GOAL OF THE EXERCISE =
Please quote exactly the lines below from the line containing "color(nylon_white)" to the line containing "record = json.load(file)", both lines included, and nothing else.

- - - - - - -

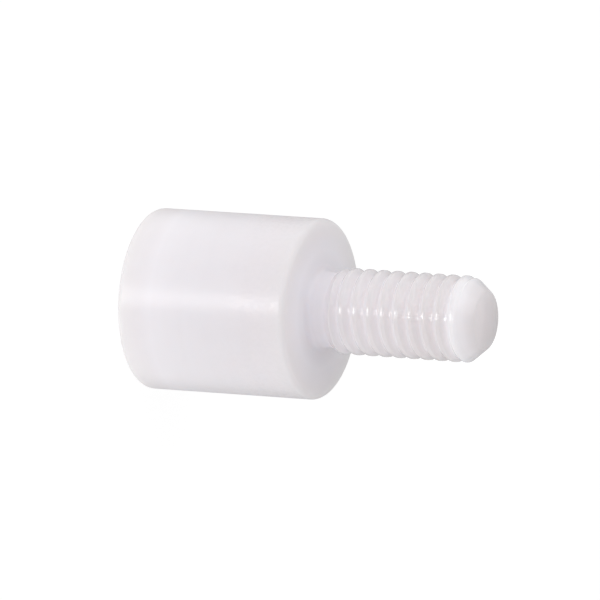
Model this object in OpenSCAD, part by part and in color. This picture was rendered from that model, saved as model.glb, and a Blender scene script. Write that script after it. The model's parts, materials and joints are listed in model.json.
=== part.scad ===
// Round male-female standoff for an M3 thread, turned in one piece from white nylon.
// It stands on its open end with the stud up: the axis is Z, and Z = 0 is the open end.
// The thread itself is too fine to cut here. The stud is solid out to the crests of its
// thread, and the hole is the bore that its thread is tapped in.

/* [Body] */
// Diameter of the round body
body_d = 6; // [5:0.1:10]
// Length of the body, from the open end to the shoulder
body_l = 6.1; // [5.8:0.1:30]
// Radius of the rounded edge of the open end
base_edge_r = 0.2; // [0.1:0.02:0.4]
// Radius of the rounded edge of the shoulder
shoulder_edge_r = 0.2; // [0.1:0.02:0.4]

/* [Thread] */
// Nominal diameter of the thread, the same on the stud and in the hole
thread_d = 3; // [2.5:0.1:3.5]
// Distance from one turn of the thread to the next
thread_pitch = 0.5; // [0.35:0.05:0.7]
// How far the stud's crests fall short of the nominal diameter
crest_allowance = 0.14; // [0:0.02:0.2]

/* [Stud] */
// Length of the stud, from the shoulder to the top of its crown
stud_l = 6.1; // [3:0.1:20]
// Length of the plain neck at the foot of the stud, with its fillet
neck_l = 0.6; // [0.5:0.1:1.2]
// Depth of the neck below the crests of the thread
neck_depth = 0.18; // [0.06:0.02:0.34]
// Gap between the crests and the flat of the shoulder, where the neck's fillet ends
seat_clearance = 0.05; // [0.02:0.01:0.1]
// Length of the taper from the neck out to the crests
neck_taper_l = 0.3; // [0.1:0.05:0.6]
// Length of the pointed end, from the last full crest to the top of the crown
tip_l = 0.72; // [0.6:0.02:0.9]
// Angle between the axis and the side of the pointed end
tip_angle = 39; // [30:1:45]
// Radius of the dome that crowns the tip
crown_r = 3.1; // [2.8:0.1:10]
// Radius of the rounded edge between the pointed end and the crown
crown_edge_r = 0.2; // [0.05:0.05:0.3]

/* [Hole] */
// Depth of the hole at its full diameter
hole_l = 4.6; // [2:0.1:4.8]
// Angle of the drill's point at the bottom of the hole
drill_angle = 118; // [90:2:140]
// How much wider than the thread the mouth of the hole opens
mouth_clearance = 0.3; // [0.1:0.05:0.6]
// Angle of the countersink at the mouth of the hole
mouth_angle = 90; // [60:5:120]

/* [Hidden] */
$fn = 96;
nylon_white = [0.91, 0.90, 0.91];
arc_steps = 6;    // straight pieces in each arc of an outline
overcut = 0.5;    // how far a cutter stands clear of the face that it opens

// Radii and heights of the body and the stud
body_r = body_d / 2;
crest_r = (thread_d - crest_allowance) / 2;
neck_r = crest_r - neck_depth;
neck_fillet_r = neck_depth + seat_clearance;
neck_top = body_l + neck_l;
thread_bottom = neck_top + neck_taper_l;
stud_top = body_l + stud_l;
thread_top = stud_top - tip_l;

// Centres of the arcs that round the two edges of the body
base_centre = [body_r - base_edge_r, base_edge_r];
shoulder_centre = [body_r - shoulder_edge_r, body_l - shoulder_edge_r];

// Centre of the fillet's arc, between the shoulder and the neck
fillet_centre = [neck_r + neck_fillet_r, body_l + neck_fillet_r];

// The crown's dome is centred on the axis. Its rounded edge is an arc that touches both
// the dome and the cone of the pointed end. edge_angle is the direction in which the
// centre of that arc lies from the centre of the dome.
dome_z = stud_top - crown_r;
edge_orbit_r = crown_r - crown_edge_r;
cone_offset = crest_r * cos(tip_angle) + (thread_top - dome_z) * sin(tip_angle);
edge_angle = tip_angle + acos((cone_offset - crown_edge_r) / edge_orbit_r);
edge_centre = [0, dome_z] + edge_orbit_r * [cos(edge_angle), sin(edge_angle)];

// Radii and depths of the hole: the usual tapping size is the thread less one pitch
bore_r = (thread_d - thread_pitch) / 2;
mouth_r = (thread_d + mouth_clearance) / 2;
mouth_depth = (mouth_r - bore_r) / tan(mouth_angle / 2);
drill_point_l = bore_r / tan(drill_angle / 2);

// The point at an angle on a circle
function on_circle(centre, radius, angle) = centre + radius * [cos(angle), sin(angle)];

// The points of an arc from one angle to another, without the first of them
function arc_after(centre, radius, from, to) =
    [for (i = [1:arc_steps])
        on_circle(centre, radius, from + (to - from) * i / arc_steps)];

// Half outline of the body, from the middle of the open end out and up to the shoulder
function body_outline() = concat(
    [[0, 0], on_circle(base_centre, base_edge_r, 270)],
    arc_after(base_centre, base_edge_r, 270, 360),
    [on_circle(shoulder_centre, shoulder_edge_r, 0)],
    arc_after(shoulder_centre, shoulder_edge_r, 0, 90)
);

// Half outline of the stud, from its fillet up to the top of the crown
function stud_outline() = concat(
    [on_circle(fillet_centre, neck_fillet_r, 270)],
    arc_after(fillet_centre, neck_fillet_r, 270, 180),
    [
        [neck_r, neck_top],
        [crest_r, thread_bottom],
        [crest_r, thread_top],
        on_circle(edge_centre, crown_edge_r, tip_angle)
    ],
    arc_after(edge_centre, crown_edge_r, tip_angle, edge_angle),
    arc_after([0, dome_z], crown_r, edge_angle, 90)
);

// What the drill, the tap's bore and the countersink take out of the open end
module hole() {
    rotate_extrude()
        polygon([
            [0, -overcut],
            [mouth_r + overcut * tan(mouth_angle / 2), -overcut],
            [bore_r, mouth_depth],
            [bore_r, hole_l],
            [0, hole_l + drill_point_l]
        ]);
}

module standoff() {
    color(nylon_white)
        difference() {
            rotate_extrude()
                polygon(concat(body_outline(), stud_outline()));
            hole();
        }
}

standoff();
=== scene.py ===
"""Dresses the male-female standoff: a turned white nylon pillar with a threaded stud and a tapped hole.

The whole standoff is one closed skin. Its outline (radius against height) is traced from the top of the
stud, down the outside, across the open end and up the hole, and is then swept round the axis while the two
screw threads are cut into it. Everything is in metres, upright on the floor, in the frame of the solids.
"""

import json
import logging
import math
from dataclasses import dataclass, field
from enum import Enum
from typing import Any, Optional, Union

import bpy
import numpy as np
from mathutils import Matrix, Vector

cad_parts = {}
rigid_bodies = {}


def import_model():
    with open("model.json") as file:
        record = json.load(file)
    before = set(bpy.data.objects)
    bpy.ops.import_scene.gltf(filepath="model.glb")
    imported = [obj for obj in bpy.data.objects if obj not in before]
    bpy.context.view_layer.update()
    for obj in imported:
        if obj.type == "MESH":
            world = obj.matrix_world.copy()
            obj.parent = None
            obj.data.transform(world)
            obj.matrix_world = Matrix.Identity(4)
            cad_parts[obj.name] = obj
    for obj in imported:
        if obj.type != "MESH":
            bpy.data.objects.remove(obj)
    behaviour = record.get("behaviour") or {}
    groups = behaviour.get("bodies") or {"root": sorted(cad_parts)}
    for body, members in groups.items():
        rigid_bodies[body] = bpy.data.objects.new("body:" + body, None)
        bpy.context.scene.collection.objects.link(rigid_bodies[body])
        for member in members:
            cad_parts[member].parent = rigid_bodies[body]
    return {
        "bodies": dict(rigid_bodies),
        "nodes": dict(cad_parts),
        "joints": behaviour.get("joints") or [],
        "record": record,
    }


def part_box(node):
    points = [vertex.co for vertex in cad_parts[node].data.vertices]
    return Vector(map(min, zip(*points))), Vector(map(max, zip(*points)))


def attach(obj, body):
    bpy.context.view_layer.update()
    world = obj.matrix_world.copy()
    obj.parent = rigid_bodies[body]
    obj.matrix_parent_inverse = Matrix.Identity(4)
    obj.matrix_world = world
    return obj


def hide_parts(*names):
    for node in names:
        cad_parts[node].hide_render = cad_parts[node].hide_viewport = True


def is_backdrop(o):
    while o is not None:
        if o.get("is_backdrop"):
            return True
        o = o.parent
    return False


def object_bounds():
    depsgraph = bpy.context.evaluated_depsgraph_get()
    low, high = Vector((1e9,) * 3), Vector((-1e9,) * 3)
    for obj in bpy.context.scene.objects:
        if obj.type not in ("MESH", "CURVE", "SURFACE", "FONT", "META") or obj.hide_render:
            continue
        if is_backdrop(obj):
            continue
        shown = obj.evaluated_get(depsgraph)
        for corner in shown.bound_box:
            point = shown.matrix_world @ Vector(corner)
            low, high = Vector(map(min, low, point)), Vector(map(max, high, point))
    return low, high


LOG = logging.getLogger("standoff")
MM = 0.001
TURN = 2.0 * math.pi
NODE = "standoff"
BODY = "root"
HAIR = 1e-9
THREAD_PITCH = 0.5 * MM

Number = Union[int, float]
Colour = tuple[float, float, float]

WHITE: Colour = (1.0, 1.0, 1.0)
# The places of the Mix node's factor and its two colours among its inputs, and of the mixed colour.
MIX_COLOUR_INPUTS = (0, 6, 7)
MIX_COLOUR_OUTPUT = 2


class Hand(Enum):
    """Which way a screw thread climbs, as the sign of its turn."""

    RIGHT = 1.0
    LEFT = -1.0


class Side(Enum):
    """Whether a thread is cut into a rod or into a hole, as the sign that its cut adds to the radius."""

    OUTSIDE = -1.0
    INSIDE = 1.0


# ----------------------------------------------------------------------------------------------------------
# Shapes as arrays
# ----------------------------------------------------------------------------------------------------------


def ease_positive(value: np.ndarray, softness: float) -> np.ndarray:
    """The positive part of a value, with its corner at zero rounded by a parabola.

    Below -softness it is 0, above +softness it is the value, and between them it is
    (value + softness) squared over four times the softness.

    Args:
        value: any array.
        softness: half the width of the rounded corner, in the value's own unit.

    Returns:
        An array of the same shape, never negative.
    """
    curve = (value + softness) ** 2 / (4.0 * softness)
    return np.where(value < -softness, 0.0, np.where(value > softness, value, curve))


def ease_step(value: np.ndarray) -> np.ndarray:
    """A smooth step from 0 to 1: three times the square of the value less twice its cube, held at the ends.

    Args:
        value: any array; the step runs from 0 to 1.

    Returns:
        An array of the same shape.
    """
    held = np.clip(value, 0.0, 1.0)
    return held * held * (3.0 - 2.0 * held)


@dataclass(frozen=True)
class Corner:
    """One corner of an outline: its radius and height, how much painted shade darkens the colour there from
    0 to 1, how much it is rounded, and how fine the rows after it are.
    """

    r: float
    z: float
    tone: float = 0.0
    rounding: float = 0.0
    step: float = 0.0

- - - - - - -

SOLUTION FOR THIS TASK =
    color(nylon_white)
        difference() {
            rotate_extrude()
                polygon(concat(body_outline(), stud_outline()));
            hole();
        }
}

standoff();
=== scene.py ===
"""Dresses the male-female standoff: a turned white nylon pillar with a threaded stud and a tapped hole.

The whole standoff is one closed skin. Its outline (radius against height) is traced from the top of the
stud, down the outside, across the open end and up the hole, and is then swept round the axis while the two
screw threads are cut into it. Everything is in metres, upright on the floor, in the frame of the solids.
"""

import json
import logging
import math
from dataclasses import dataclass, field
from enum import Enum
from typing import Any, Optional, Union

import bpy
import numpy as np
from mathutils import Matrix, Vector

cad_parts = {}
rigid_bodies = {}


def import_model():
    with open("model.json") as file:
        record = json.load(file)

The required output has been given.